S(low) – Keeping a slow pace during foreplay and intercourse, each partner is able to be more mindful during the act to their personal feelings as well as that of their partner.

(S)ensuality – Experience each of your feelings and external sensations to be more fully in tune with what bring you pleasure and you can better receive how your partner experience their feelings and senses.

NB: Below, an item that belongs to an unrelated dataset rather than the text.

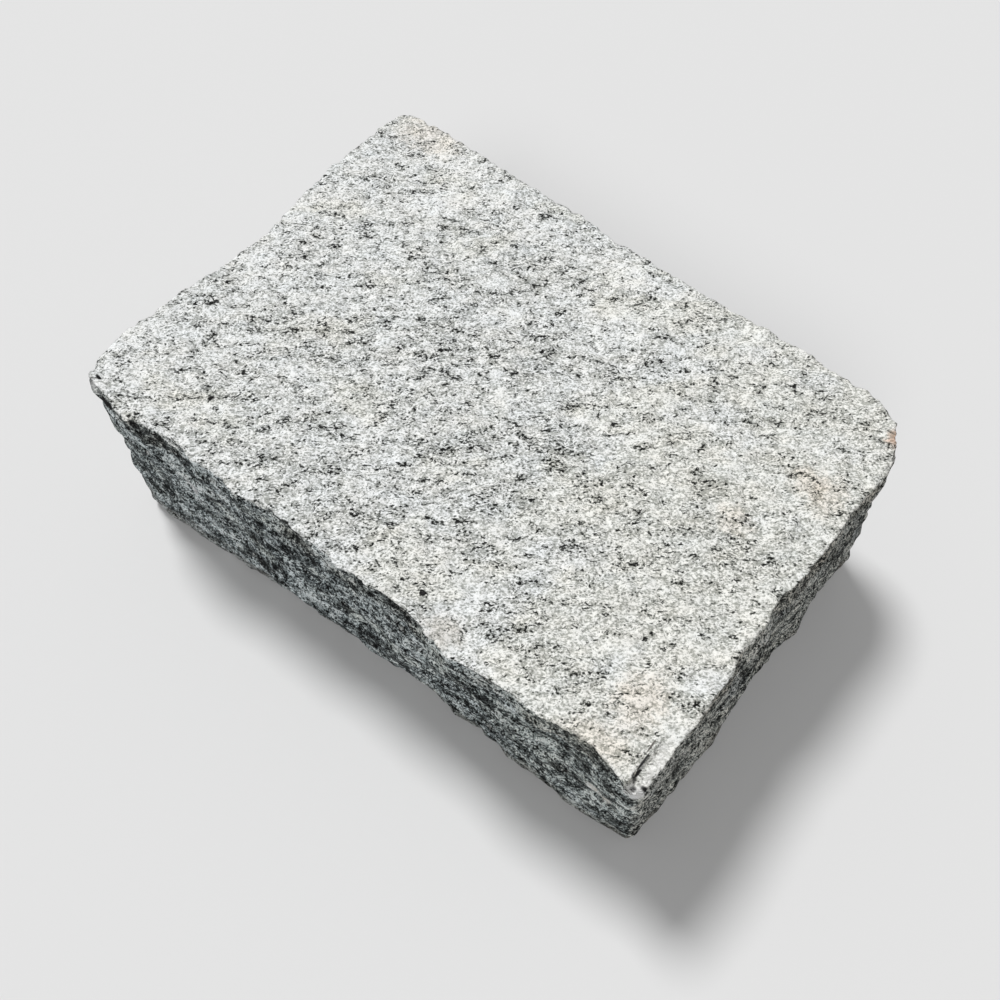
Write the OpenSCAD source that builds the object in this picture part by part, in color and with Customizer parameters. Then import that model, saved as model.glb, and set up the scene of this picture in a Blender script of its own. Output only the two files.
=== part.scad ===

To cultivate Tantra in your lives, take the following steps:

  • Don’t Judge!

Try to get outside your head with how something might look or if our skills are “good enough.”  Instead be present with your spirit and body.  Instead try to focus on exploring each other and having fun.

  • Breathe in Tandem

Called Bliss Breath, this technique helps partners feel closer.  Breath by lightly constricting the back of your throat and take a long, slow, deep inhale through your nose.  Hold, then slowly release the exhale back through the nose.  Let the breath mimic the pace of your physical rhythm.  When people sync their breath with their body, they can enter a trance-like state.

  • Maintain Eye Contact

Eye contact helps you communicate without saying a word.  Although it might feel awkward at the beginning, it will ultimately help create greater intimacy for you and your partner.  Having your eyes closed makes a person focused solely on their experience.  Compare that to the union building open eye experience that forces both parties to be truly honesty and vulnerable.  Feel free to giggle through the uncomfortable moments and enjoy watching the subtle changes as you both experience more pleasure.  Also, pay attention to the clues your partner’s eyes give to physical sensations or more areas to explore during your lovemaking.

  • Use Light Caresses

The skin is an extremely sensitive organ and can provide immense pleasure.  Play with pressure or the ways you touch each other.  Running your fingernails along the spine will feel differently than trailing a feather on the neck.  Use touch to build anticipation and heighten arousal.  This approach will increase dopamine for you both and reinforce an exchange of love energy that radiates from your heart chakras to reinforce your spiritual bond.

  • Try Yab-yum position

Yab-yum is a Tibetan term which describe the union of a “father-mother.”  Two figures are entwined in a seated position with the female straddling the male, with her legs wrapped around him. You can try this or sit cross legged across from each other, gazing deeply into each other’s eyes.  Bring your breaths in unison with each other and notice how sensations within you shift.  As you get more comfortable bring your bodies closer together, merge chests, hearts and then genitals.  This will increase levels of oxytocin, or the love drug, for you both and allow you both to more fully surrender to the pleasures of the encounter.  Begin by trying the position for five minutes and ultimately try to work yourselves up to holding the position for 10-15 minutes.